**What is being asked:** Both the line containing "hide_parts(*nodes)" and the line containing "CENTRE_Y = 0.15" belong in the answer, along with every line between them; print exactly those.

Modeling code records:

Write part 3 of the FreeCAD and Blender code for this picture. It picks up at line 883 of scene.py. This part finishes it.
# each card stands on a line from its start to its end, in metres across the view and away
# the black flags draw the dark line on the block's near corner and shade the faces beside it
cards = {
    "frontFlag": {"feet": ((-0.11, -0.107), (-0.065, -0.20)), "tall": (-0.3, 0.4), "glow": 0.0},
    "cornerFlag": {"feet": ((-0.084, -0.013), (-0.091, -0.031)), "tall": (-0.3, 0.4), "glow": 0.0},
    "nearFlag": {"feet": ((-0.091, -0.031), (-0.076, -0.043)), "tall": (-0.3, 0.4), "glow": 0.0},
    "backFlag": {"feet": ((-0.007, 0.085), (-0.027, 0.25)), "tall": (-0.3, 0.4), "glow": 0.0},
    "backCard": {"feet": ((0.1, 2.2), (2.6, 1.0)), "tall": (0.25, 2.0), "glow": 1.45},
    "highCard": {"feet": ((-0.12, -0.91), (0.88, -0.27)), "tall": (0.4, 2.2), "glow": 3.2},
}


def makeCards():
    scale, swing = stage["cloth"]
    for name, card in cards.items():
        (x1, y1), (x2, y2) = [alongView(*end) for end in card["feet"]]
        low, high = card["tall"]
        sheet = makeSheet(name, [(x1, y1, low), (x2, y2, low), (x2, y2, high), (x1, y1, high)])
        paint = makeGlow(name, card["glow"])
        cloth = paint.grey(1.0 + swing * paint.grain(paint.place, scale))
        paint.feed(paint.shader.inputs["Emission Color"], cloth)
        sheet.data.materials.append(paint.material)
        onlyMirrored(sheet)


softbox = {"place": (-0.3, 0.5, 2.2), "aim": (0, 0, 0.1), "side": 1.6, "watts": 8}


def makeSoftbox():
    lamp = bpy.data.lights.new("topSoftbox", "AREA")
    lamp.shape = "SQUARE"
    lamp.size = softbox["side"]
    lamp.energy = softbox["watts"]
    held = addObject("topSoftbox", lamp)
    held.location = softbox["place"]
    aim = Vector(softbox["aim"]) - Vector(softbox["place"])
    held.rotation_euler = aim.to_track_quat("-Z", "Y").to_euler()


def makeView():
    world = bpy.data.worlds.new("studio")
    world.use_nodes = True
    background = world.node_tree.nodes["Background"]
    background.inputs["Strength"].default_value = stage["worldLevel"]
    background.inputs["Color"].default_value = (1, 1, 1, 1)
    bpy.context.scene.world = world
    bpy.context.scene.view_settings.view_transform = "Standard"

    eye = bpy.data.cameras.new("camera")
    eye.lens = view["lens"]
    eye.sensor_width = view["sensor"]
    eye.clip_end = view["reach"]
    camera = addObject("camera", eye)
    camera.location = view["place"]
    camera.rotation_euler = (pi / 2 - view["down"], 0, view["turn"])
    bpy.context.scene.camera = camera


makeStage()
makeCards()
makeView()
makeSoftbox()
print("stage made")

==

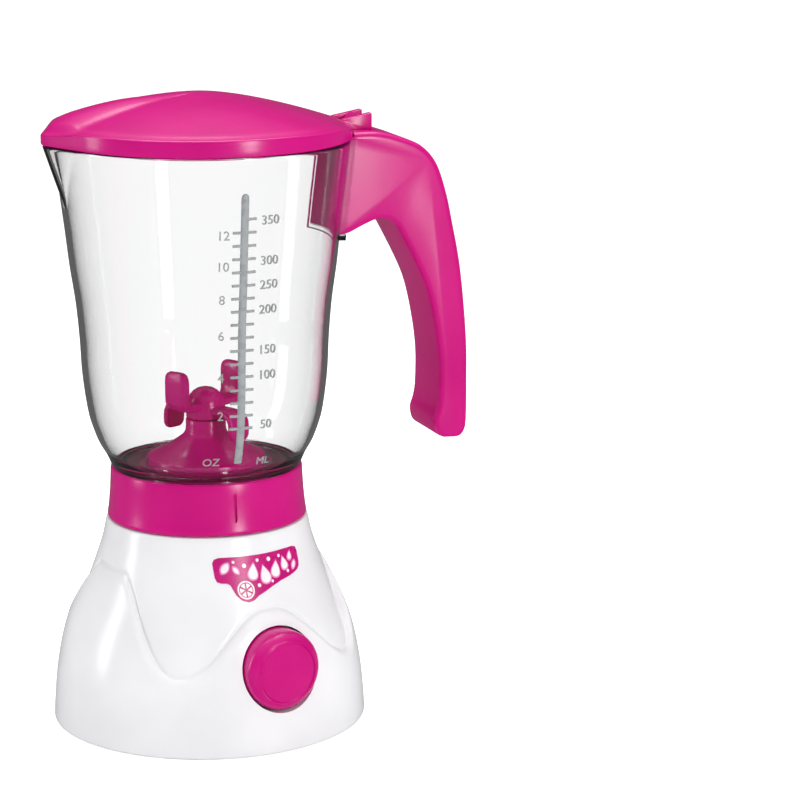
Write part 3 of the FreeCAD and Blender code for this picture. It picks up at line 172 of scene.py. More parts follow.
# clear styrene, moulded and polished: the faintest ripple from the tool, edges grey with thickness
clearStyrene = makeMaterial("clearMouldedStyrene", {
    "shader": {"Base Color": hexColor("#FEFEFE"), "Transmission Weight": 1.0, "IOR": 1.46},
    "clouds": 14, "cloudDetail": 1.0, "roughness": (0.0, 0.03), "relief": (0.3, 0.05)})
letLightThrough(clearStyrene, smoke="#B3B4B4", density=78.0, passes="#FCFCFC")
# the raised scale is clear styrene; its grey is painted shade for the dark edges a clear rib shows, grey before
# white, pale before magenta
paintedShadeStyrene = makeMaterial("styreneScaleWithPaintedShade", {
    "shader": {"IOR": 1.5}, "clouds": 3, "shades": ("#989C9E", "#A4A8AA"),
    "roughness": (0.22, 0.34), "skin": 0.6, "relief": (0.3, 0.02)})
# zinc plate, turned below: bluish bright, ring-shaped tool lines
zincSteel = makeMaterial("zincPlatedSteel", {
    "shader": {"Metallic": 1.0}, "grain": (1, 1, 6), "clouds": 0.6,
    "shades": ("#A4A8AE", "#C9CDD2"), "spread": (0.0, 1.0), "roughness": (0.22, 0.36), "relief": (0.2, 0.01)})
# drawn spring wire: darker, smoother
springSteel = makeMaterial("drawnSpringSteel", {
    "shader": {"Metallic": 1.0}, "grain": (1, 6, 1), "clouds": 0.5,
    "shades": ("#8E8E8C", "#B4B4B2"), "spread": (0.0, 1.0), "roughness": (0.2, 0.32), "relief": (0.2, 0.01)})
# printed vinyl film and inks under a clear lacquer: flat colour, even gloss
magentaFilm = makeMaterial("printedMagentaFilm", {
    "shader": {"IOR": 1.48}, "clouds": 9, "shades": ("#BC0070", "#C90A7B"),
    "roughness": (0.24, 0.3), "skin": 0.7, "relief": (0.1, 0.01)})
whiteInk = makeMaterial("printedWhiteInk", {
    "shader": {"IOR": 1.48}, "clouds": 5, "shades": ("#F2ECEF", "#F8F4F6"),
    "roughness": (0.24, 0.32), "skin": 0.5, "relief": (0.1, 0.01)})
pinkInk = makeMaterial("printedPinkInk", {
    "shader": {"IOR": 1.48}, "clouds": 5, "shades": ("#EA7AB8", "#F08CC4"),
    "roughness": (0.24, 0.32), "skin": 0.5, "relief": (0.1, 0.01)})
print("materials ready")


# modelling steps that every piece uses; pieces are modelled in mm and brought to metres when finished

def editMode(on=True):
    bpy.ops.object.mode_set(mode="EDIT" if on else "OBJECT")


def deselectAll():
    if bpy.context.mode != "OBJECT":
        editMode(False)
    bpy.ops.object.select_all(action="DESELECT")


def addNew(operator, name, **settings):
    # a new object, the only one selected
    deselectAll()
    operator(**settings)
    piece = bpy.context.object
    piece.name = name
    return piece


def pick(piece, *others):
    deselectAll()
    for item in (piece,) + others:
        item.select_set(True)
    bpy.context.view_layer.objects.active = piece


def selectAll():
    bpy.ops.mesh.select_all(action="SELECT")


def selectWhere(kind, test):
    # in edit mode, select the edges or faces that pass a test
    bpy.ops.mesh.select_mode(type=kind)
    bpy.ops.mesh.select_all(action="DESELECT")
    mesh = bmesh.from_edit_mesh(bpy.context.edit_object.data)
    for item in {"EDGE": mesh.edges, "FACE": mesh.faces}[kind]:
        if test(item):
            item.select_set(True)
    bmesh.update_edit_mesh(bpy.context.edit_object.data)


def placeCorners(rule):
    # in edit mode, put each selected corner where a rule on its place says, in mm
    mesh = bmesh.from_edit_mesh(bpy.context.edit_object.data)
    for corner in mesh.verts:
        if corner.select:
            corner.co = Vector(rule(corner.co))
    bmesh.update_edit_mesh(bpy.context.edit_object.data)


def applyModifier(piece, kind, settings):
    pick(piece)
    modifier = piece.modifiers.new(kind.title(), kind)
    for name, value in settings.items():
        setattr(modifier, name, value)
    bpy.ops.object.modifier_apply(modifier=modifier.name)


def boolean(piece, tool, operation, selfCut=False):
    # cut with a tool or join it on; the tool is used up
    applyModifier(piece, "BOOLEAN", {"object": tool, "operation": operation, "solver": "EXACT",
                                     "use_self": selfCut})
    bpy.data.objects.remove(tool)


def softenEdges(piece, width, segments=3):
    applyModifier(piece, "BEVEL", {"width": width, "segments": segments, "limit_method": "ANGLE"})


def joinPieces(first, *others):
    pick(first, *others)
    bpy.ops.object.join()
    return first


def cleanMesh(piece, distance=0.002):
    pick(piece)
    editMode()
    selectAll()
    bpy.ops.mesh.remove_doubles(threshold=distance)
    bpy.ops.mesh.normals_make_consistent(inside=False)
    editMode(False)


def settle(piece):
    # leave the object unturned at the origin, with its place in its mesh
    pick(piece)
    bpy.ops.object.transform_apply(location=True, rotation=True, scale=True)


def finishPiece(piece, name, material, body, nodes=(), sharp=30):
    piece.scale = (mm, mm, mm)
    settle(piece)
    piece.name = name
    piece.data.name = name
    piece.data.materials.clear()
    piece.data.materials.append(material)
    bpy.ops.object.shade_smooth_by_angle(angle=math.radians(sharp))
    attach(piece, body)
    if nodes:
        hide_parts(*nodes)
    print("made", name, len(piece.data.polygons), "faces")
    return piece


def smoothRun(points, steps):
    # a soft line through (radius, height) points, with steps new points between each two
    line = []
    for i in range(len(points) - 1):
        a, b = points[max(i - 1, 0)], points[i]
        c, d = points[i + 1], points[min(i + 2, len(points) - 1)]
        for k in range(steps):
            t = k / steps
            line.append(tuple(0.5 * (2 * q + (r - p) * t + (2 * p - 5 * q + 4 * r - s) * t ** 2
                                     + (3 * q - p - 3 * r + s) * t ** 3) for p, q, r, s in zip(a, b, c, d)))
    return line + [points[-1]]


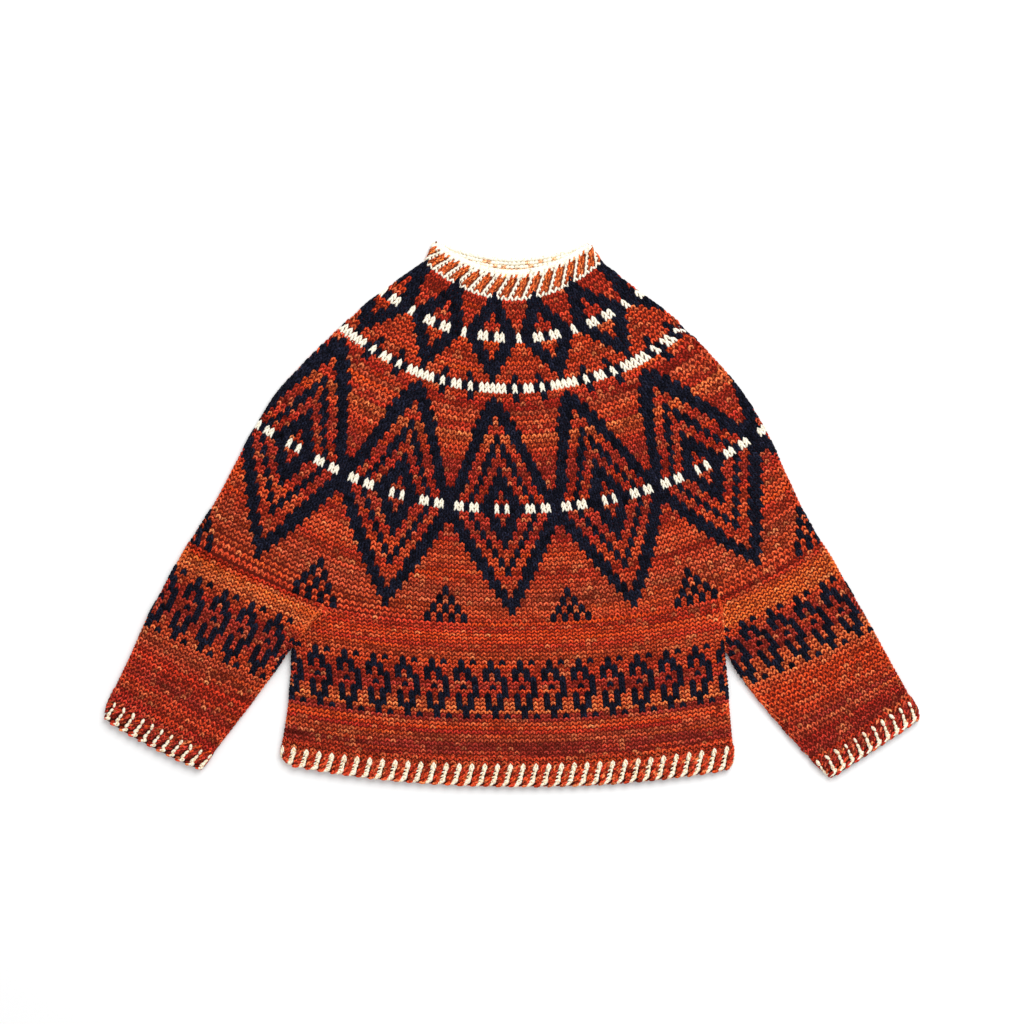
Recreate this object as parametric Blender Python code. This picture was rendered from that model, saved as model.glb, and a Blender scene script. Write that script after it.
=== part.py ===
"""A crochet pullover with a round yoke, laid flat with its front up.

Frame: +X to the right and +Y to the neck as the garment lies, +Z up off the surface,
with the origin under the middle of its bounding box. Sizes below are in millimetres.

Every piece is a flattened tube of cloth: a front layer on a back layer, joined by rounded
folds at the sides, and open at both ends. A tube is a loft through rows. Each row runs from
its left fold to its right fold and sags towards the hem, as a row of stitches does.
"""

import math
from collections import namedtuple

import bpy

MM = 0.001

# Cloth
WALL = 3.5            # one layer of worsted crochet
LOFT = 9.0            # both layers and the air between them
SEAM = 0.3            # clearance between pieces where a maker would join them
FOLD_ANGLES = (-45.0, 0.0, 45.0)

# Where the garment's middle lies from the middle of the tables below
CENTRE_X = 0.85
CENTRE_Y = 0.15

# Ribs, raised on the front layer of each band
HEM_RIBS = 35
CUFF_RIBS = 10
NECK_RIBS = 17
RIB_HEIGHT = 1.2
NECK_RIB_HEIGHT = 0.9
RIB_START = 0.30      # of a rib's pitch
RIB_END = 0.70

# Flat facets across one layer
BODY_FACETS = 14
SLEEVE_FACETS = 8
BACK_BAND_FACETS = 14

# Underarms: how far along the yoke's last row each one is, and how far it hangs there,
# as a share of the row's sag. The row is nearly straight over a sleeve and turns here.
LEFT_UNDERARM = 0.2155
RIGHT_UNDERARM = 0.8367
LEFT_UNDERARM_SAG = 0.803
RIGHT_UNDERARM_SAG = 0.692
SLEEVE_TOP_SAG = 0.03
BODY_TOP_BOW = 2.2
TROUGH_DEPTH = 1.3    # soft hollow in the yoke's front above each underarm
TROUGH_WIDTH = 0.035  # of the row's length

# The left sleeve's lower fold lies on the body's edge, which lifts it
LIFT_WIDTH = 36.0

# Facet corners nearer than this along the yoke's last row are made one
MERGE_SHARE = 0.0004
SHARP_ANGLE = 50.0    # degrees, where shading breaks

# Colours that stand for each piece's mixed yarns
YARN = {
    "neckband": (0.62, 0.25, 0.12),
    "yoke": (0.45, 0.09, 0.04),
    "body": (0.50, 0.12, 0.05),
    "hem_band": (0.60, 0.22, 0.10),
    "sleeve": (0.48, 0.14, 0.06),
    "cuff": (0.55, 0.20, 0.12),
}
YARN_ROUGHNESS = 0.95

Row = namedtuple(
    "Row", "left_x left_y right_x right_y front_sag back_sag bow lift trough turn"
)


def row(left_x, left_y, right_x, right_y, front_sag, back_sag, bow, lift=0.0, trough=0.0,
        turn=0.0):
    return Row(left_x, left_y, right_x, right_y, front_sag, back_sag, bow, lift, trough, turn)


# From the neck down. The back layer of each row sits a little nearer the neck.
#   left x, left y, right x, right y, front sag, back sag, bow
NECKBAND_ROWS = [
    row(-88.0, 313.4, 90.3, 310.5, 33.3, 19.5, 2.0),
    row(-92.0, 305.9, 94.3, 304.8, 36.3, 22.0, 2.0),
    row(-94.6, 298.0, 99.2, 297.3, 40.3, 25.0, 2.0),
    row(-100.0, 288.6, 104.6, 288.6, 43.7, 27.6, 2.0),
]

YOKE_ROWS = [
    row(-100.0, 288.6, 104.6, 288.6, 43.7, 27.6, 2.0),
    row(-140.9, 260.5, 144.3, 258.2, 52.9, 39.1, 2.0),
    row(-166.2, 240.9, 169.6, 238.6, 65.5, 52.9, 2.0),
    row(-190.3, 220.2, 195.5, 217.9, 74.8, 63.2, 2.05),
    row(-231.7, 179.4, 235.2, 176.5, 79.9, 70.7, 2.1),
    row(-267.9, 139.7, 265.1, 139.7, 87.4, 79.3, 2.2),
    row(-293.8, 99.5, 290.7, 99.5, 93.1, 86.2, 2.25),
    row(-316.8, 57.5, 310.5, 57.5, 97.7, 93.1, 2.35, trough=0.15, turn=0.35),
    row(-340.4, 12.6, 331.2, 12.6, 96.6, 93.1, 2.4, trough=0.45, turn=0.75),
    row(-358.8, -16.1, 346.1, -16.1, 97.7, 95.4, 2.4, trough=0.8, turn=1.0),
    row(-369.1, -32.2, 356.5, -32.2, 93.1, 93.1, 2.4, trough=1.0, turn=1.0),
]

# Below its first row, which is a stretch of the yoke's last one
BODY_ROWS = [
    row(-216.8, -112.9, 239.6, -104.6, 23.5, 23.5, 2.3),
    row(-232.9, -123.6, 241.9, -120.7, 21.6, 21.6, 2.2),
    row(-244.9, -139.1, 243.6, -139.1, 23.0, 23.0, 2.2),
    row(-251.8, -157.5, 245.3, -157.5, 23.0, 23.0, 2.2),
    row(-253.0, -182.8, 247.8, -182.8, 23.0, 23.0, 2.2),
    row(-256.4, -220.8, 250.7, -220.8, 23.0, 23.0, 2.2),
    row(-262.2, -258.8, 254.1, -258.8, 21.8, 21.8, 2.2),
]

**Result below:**
        hide_parts(*nodes)
    print("made", name, len(piece.data.polygons), "faces")
    return piece


def smoothRun(points, steps):
    # a soft line through (radius, height) points, with steps new points between each two
    line = []
    for i in range(len(points) - 1):
        a, b = points[max(i - 1, 0)], points[i]
        c, d = points[i + 1], points[min(i + 2, len(points) - 1)]
        for k in range(steps):
            t = k / steps
            line.append(tuple(0.5 * (2 * q + (r - p) * t + (2 * p - 5 * q + 4 * r - s) * t ** 2
                                     + (3 * q - p - 3 * r + s) * t ** 3) for p, q, r, s in zip(a, b, c, d)))
    return line + [points[-1]]


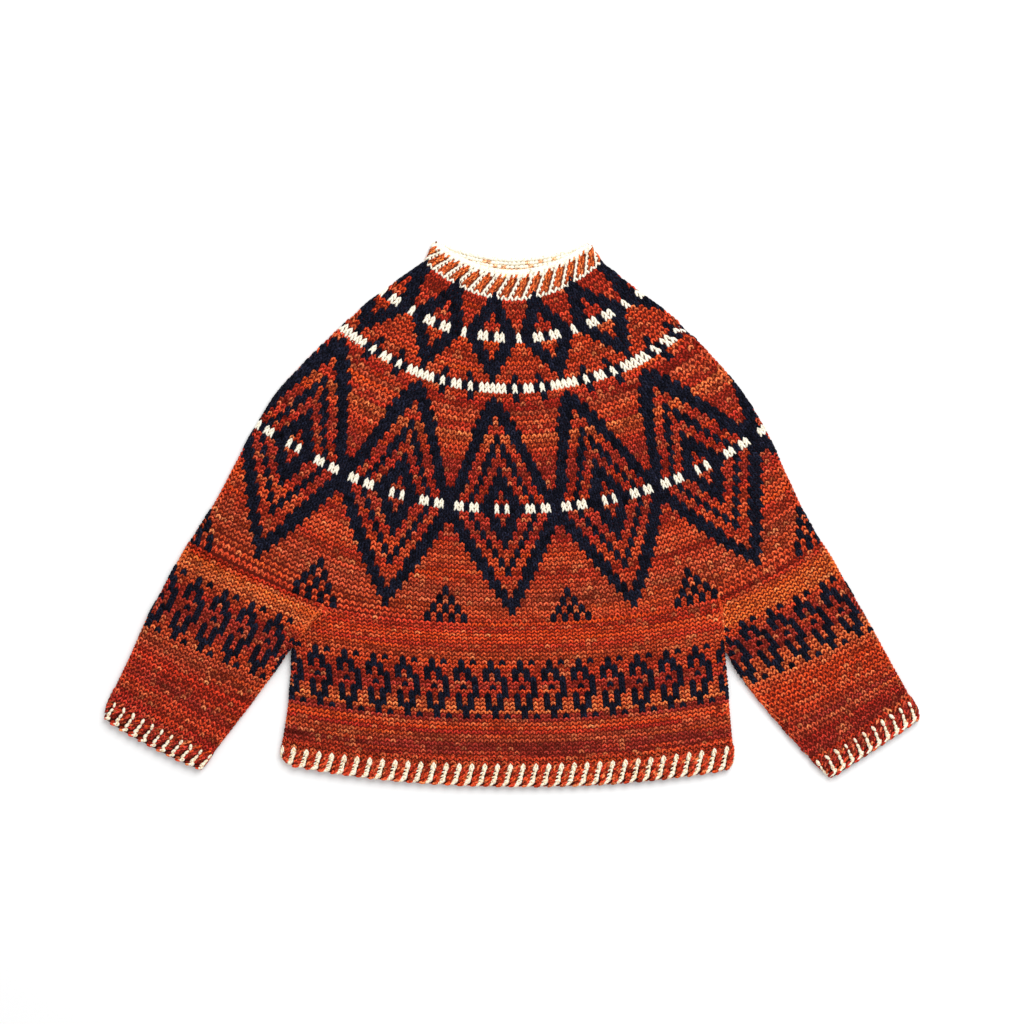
Recreate this object as parametric Blender Python code. This picture was rendered from that model, saved as model.glb, and a Blender scene script. Write that script after it.
=== part.py ===
"""A crochet pullover with a round yoke, laid flat with its front up.

Frame: +X to the right and +Y to the neck as the garment lies, +Z up off the surface,
with the origin under the middle of its bounding box. Sizes below are in millimetres.

Every piece is a flattened tube of cloth: a front layer on a back layer, joined by rounded
folds at the sides, and open at both ends. A tube is a loft through rows. Each row runs from
its left fold to its right fold and sags towards the hem, as a row of stitches does.
"""

import math
from collections import namedtuple

import bpy

MM = 0.001

# Cloth
WALL = 3.5            # one layer of worsted crochet
LOFT = 9.0            # both layers and the air between them
SEAM = 0.3            # clearance between pieces where a maker would join them
FOLD_ANGLES = (-45.0, 0.0, 45.0)

# Where the garment's middle lies from the middle of the tables below
CENTRE_X = 0.85
CENTRE_Y = 0.15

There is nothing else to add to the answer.